Enjoy more of my favorite easy shrimp recipes like Sriracha Shrimp and Grilled Shrimp.
What goes well with bang bang shrimp?
Usually, I serve this famous appetizer as exactly that – an appetizer! It’s amazing when served all by itself with extra bang bang sauce on the side for dipping. However, my family loves these spicy shrimp so much that I also like to toss them on top of white rice with chopped cucumbers for a fun weeknight dinner.
How to Make Bang Bang Shrimp
- Prep the shrimp. Rinse all of the shrimp under cold water. Gently pat them dry with paper towels.
- Dredge the shrimp. Whisk the egg and milk together in a bowl. In another bowl, mix the panko, flour and spices. Dip the shrimp in the flour mixture, then into the egg mixture, and then back into the flour mixture. Place the dredged shrimp in a single layer on a baking sheet (or big plate).
- Let the shrimp chill. Place the plate of dredged shrimp in the refrigerator to chill for about 25 minutes. Note that the shrimp need to cool on a cooling rack so they don’t get soggy before tossing with the sauce!
- Make the sauce. This is great to do while the shrimp are in the fridge! Add the mayo, chili garlic sauce, rice vinegar, and sugar to a small bowl. Mix well until fully combined.
- Fry the shrimp. Fill a large pot with about 2 inches of oil and heat over medium heat to 375°F. Working in batches, place the shrimp in the hot oil and fry for 4-5 minutes or until golden brown. Scoop from oil with a slotted spoon to help drain the grease and then set on a plate with paper towels.
Toss with the sauce. Take about ¼ cup of the sauce and add it to a bowl with the shrimp, making sure they’re evenly coated. Save the leftover bang bang sauce for dipping! You may notice that the shrimp are a bit dry without all of the sauce – feel free to toss it all in the bowl if desired. Then, make another batch of sauce just for dipping.
Ingredient Notes
- Shrimp – They can be frozen! Just let them fully thaw before using. They’ll need to be peeled, deveined and have their tails removed as well.
- Panko Breadcrumbs – I really don’t recommend using any other type of bread crumb. These have the very best crunch.
- Vegetable Oil – I’ve found that this is the very best oil to use for frying shrimp.

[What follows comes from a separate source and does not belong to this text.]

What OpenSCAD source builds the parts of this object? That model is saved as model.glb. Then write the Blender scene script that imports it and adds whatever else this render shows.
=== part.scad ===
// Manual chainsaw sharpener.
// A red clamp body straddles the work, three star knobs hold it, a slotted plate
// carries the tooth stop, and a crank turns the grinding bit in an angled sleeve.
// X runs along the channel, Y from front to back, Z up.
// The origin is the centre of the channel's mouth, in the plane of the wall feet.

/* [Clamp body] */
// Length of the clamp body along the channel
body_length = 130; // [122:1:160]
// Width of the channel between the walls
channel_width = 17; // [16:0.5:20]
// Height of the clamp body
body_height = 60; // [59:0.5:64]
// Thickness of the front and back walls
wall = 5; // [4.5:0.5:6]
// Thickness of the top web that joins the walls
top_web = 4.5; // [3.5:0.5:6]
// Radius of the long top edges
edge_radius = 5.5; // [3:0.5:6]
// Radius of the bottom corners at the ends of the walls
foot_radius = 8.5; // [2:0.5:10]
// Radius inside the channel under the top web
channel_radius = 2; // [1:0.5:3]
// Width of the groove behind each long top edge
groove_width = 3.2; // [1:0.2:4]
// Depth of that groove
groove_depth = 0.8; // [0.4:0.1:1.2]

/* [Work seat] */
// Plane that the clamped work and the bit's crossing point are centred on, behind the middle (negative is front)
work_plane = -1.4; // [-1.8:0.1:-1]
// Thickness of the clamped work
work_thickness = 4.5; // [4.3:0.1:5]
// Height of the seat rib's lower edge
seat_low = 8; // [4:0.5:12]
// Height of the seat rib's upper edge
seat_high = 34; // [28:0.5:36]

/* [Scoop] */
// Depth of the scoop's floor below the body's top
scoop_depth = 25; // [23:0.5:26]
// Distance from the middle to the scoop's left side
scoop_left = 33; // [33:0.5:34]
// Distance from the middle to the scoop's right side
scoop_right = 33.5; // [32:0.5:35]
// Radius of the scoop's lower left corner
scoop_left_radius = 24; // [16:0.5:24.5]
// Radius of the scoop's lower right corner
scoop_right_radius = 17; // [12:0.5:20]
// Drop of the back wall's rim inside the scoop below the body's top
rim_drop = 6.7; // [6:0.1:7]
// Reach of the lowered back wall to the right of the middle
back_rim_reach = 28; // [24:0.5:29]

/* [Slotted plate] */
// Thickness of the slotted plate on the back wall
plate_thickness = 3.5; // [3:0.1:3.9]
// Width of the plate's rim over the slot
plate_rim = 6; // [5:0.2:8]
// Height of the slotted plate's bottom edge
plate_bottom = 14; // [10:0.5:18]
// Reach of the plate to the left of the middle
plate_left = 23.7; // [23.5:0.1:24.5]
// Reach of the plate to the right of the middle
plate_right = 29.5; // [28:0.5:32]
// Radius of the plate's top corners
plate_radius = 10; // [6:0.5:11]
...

- Mayonnaise – I typically use regular mayo, but you can use low-fat if preferred. Just note that there may be a slight change in consistency.

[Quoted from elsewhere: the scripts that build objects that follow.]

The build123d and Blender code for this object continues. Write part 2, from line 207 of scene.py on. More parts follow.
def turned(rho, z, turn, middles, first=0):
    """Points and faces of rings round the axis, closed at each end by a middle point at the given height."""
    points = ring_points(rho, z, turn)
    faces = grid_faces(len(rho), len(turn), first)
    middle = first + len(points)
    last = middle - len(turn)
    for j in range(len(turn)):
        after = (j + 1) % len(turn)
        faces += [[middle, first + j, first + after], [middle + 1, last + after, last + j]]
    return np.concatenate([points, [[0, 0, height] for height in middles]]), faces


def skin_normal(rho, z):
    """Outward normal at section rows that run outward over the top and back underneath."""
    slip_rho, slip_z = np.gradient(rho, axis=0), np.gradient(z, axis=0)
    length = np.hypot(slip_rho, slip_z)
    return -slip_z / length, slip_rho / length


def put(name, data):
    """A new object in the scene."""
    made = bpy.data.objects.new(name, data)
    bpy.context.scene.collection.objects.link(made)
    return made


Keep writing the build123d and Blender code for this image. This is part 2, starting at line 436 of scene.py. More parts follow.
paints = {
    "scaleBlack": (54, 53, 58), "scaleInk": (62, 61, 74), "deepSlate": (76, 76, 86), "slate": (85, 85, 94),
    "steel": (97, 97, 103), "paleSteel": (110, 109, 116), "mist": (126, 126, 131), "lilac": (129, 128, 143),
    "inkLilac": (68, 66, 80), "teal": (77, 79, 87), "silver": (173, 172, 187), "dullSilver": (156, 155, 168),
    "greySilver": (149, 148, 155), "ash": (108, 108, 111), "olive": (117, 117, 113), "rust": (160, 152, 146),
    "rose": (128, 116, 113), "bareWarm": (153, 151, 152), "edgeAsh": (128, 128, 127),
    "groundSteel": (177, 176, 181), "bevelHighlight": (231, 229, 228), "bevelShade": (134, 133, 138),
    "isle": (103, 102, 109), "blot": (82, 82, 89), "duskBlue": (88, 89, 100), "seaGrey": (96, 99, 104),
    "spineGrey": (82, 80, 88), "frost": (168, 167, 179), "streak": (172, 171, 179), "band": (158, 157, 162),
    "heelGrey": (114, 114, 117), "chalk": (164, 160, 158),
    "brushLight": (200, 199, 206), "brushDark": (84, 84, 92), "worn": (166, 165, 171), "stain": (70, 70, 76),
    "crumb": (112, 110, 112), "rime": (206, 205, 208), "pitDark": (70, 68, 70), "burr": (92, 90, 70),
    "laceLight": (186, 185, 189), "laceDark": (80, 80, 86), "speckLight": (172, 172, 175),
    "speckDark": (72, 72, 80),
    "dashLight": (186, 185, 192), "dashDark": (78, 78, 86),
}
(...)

- Red Pepper Flakes – Add more or less of this seasoning to control exactly how spicy you want this dish to be.
Enjoy!
~Nichole
Bang Bang Shrimp
Ingredients
FOR THE SHRIMP:
- 25-28 Medium Thawed Shrimp peeled, deveined, tail removed
- 1 Large egg
- 1 Cup Milk
- ¾ Cup All Purpose Flour
- ½ Cup Panko Bread Crumbs
- ½ tsp Red Pepper Flakes
- ½ tsp Paprika
- 1 tsp Salt
- ½ tsp Black Pepper
- ½ tsp Ground Sage
- ¼ tsp Onion Powder
- ¼ tsp Garlic Powder
- ¼ tsp Dried Basil
- Vegetable oil For Frying
FOR THE SAUCE:
- ½ Cup Mayonnaise
- 4 tsp Chili Garlic Sauce
- 1 tsp Granulated Sugar
- ½ tsp Rice Vinegar
Instructions
- Rinse the shrimp under cold water in a colander, then pat dry with paper towels.
- Whisk together the egg and milk in a medium bowl until well combined.
- In a second medium bowl, mix together the panko, flour, and seasonings.
- Dip shrimp in the flour mixture, then into the egg mixture, and then back into the flour mixture.
- Place the coated shrimp in a single layer on a large plate, repeating the process until all of the shrimp are coated.
- Once all of the shrimp are coated, place the plate in the refrigerator to chill for 25 minutes.
- While the shrimp are chilling, make the spicy sauce. Add the mayo, chili garlic sauce, rice vinegar, and sugar to a small bowl. Mix well until fully combined.
- Fill a large pot with about 2 inches of vegetable oil then heat over medium heat to 375 degrees. You can test your oil by dropping in a small amount of flour. If the oil cooks the flour right away, it is ready for the shrimp.
- Carefully place the shrimp in the hot oil, about 10 at a time. Cook for 4-5 minutes or until golden brown. Scoop from oil with a slotted spoon to help drain the grease and then set on a plate with paper towels. Place the cooked shrimp into a medium bowl.
- Take ¼ cup of the spicy sauce and add it to the bowl with the shrimp, ensuring they are coated evenly. Save the leftover spicy sauce for dipping. Serve immediately.